Interdesign square-wave pulse generator
IRF640 power MOSFET and associated circuitry
24 volt DC power supply (2 12 volt lead-acid car batteries)
coil form (spool): upper portion of a 5-gallon plastic pail
Diameter: 29.2 cm (11.5")
Length: 5.4 cm (2.125")
Wire size: AWG #14, type MTW THWN THHN AWM 600 volt
Winding length: 5.4 cm (2.125")
Secondary coil (helical resonator)
Coil form: 3.18 mm (1/8") + cardboard cylinder with 2.38 mm (3/32") acrylic ends, with a few light coats of polyurethane finish (Grace Ice & Water Shield cylinder)
Diameter: 13.5 (5.3125")
Length: 96.5 cm (38")
Wire size: AWG #24 magnet wire (Nyleze)
Winding length: 95.3 cm (37.5")
Inductance: 54.6 mH
Resistance: 72.7 ohms
Height of bottom turn above ground: 45.7 cm (18")
Diameter: 58.4 cm (23")
Thickness: 3.18 mm (0.125")
Height above top turn: 2.48 m (97.5")
Height above ground: 3.89 m (153")
Two copper bonded steel rods, 1.71 cm x 2.44 m (5/8" x 8'), with 20.3 cm (8") spacing, driven into the water table at a depth of approximately 1.22 m (4') below grade
Connecting wire: 4.27 m (14') AWG #10 (stranded) + 6.55 m (21.5') AWG #16 cord
Receiver Construction Details -- A Tesla coil RF energy receiving transformer with widely-adjustable variable elevated terminal.
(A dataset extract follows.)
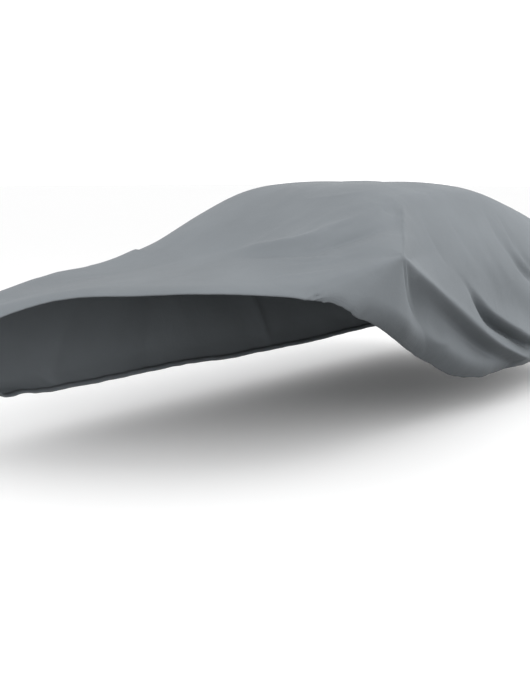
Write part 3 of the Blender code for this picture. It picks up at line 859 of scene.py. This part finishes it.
class CoverClothSettings(bpy.types.PropertyGroup):
    """Sizes and colour of the cloth."""

    thickness: FloatProperty(
        name="Thickness", description="Thickness of the cloth", default=0.0015, min=0.0005, unit="LENGTH",
    )
    colour: FloatVectorProperty(
        name="Colour", description="Colour of the cloth", subtype="COLOR", size=3, min=0.0, max=1.0,
        default=linear("787d81")[:3],
    )


class CoverStageSettings(bpy.types.PropertyGroup):
    """Floor and light."""

    floor_colour: FloatVectorProperty(
        name="Floor", description="Colour of the floor", subtype="COLOR", size=3, min=0.0, max=1.0,
        default=linear("f8f8f8")[:3],
    )
    surround: FloatProperty(
        name="Surround", description="Strength of the light from all round", default=1.0, min=0.0,
    )
    top_light: FloatProperty(
        name="Top light", description="Power of the large light overhead", default=125.0, min=0.0,
        unit="POWER",
    )
    side_light: FloatProperty(
        name="Side light", description="Power of the low light on the near side", default=26.0, min=0.0,
        unit="POWER",
    )
    front_light: FloatProperty(
        name="Front light", description="Power of the light before the front end", default=260.0, min=0.0,
        unit="POWER",
    )


class COVER_OT_make_cloth(bpy.types.Operator):
    """Build the draped cloth with its gathered hem"""

    bl_idname = "fitted_cover.make_cloth"
    bl_label = "Make Cover Cloth"

    def execute(self, context):
        settings = context.scene.cover_cloth
        cloth = bpy.data.objects.new("cover_cloth", cloth_mesh("cover_cloth"))
        context.scene.collection.objects.link(cloth)
        cloth.data.materials.append(woven_polyester(settings.colour))
        sheet = cloth.modifiers.new("cloth thickness", "SOLIDIFY")
        sheet.thickness = settings.thickness
        sheet.offset = -1.0
        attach(cloth, "root")
        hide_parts("cover")
        return {"FINISHED"}


# ---------------------------------------------------------------- stage

GROUND = -ORIGIN_UP
FLOOR_SIZE = 300.0
# The photograph's view: angles in radians, focal length in its pixels, sensor in millimetres.
CAMERA_PLACE = (3.7711, -5.0220, 0.0200)
CAMERA_YAW = -0.73421
CAMERA_PITCH = -0.17654
IMAGE_HEIGHT = 686
FOCAL_PIXELS = 927.83
SENSOR = 36.0
SOFTBOXES = (
    # setting, place, aim, size
    ("top_light", (3.0, 2.2, 3.6), (0.2, 0.0, -0.6), 4.0),
    ("side_light", (5.4, 1.6, 0.7), (0.8, 0.0, -0.5), 3.0),
    ("front_light", (-1.0, -9.5, 0.9), (0.0, -0.4, -0.2), 5.0),
)
# Light from all round, from straight down to straight up: brightest low round the horizon, less
# overhead and little from below.
SURROUND = (
    # height of the direction, brightness
    (-1.0, 0.10),
    (-0.35, 0.15),
    (-0.12, 0.49),
    (-0.03, 1.22),
    (0.15, 1.45),
    (1.0, 0.76),
)
BRIGHTEST = max(bright for _, bright in SURROUND)


def facing(direction):
    """Rotation that points a camera's or a light's -Z axis along a direction."""
    return Vector(direction).to_track_quat("-Z", "Y").to_euler()


def add_camera(scene):
    """The camera that sees the cover as the photograph does."""
    camera = bpy.data.objects.new("camera", bpy.data.cameras.new("camera"))
    scene.collection.objects.link(camera)
    camera.data.sensor_width = SENSOR
    camera.data.lens = FOCAL_PIXELS * SENSOR / IMAGE_HEIGHT
    camera.location = CAMERA_PLACE
    level = math.cos(CAMERA_PITCH)
    camera.rotation_euler = facing(
        (math.sin(CAMERA_YAW) * level, math.cos(CAMERA_YAW) * level, math.sin(CAMERA_PITCH))
    )
    scene.camera = camera


def add_softbox(scene, name, place, aim, size, power):
    """A square area light that shines from a place towards another."""
    light = bpy.data.lights.new(name, "AREA")
    light.size = size
    light.energy = power
    lamp = bpy.data.objects.new(name, light)
    scene.collection.objects.link(lamp)
    lamp.location = place
    lamp.rotation_euler = facing(Vector(aim) - Vector(place))


def studio_surround(strength):
    """Even studio light from all round, as the table SURROUND says."""
    world = bpy.data.worlds.new("studio")
    world.use_nodes = True
    tree = world.node_tree
    way = add_node(tree, "ShaderNodeTexCoord")
    parts = add_node(tree, "ShaderNodeSeparateXYZ", inputs={"Vector": way.outputs["Generated"]})
    place = add_node(
        tree, "ShaderNodeMapRange",
        inputs={"Value": parts.outputs["Z"], "From Min": -1.0, "From Max": 1.0},
    )
    ramp = add_node(tree, "ShaderNodeValToRGB", inputs={"Fac": place.outputs["Result"]})
    stops = ramp.color_ramp.elements
    while len(stops) < len(SURROUND):
        stops.new(0.5)
    for stop, (up, _) in zip(stops, SURROUND):
        stop.position = (up + 1.0) / 2.0
    for stop, (_, bright) in zip(stops, SURROUND):
        stop.color = (*(bright / BRIGHTEST,) * 3, 1.0)
    background = tree.nodes["Background"]
    tree.links.new(ramp.outputs["Color"], background.inputs["Color"])
    background.inputs["Strength"].default_value = BRIGHTEST * strength
    return world


class COVER_OT_make_stage(bpy.types.Operator):
    """Build the floor, the light and the camera"""

    bl_idname = "fitted_cover.make_stage"
    bl_label = "Make Stage"

    def execute(self, context):
        scene, settings = context.scene, context.scene.cover_stage
        half = FLOOR_SIZE / 2
        mesh = bpy.data.meshes.new("floor")
        mesh.from_pydata(
            [(-half, -half, GROUND), (half, -half, GROUND), (half, half, GROUND), (-half, half, GROUND)],
            [], [(0, 1, 2, 3)],
        )
        floor = bpy.data.objects.new("floor", mesh)
        floor.data.materials.append(painted_floor(settings.floor_colour))
        scene.collection.objects.link(floor)
        # The floor throws no light back on the cloth: what comes from below is the surround's alone.
        floor.visible_diffuse = False
        scene.world = studio_surround(settings.surround)
        for setting, place, aim, size in SOFTBOXES:
            add_softbox(scene, setting.replace("_", " "), place, aim, size, getattr(settings, setting))
        add_camera(scene)
        scene.view_settings.view_transform = "Standard"
        return {"FINISHED"}


class COVER_PT_panel(bpy.types.Panel):
    """Lists the cover's pieces and its stage"""

    bl_label = "Fitted Cover"
    bl_space_type = "VIEW_3D"
    bl_region_type = "UI"
    bl_category = "Fitted Cover"

    def draw(self, context):
        for title, settings, maker in (
            ("Cloth", context.scene.cover_cloth, COVER_OT_make_cloth),
            ("Stage", context.scene.cover_stage, COVER_OT_make_stage),
        ):
            box = self.layout.box()
            box.label(text=title)
            for name in settings.__annotations__:
                box.prop(settings, name)
            box.operator(maker.bl_idname)


CLASSES = (
    CoverClothSettings,
    CoverStageSettings,
    COVER_OT_make_cloth,
    COVER_OT_make_stage,
    COVER_PT_panel,
)


def register():
    """Add the classes and the scene's settings to Blender."""
    for made in CLASSES:
        bpy.utils.register_class(made)
    bpy.types.Scene.cover_cloth = PointerProperty(type=CoverClothSettings)
    bpy.types.Scene.cover_stage = PointerProperty(type=CoverStageSettings)


def unregister():
    """Take them out again."""
    del bpy.types.Scene.cover_stage
    del bpy.types.Scene.cover_cloth
    for made in reversed(CLASSES):
        bpy.utils.unregister_class(made)


def main():
    """Build the stage and the cloth."""
    register()
    bpy.ops.fitted_cover.make_stage()
    bpy.ops.fitted_cover.make_cloth()


if __name__ == "__main__":
    main()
Coil form: Single layer of craft paper with 2.38 mm (3/32") acrylic ends, coated with polyurethane finish
Form diameter: 27.9 cm (11")
Form length: 45.7 cm(18")
Primary wire size: AWG #22 magnet wire (Nyleze)
Turns: 630 (approx.)
Winding length: 44.5 cm (17.5")
Inductance: 57.5 mH
Resistance: 28.5 ohms
Height of bottom turn above ground: 41.9 cm (16.5")
Wire size: AWG #18 cord (close wound)
Secondary turns: 18 (ends left open, i.e., diminutive lamp load disconnected when E-field probe 'detector' is used)
Winding length: 1.68", first turn starts 0.875" above lowest primary turn
Elevated terminal ('curtain cap')
Aluminum foil rolled on to a 7/8" wooden dowel
Foil width: 18"
Foil length: adjustable from 1.5" to 60"
Maximum height above top turn: 1.88 m (74")
6.1 m (20') steel water well casing; 12.2 m (40') steel water well casing; municipal fire hydrant
Connecting wire: 16.8 m (55') insulated AWG #14 cord.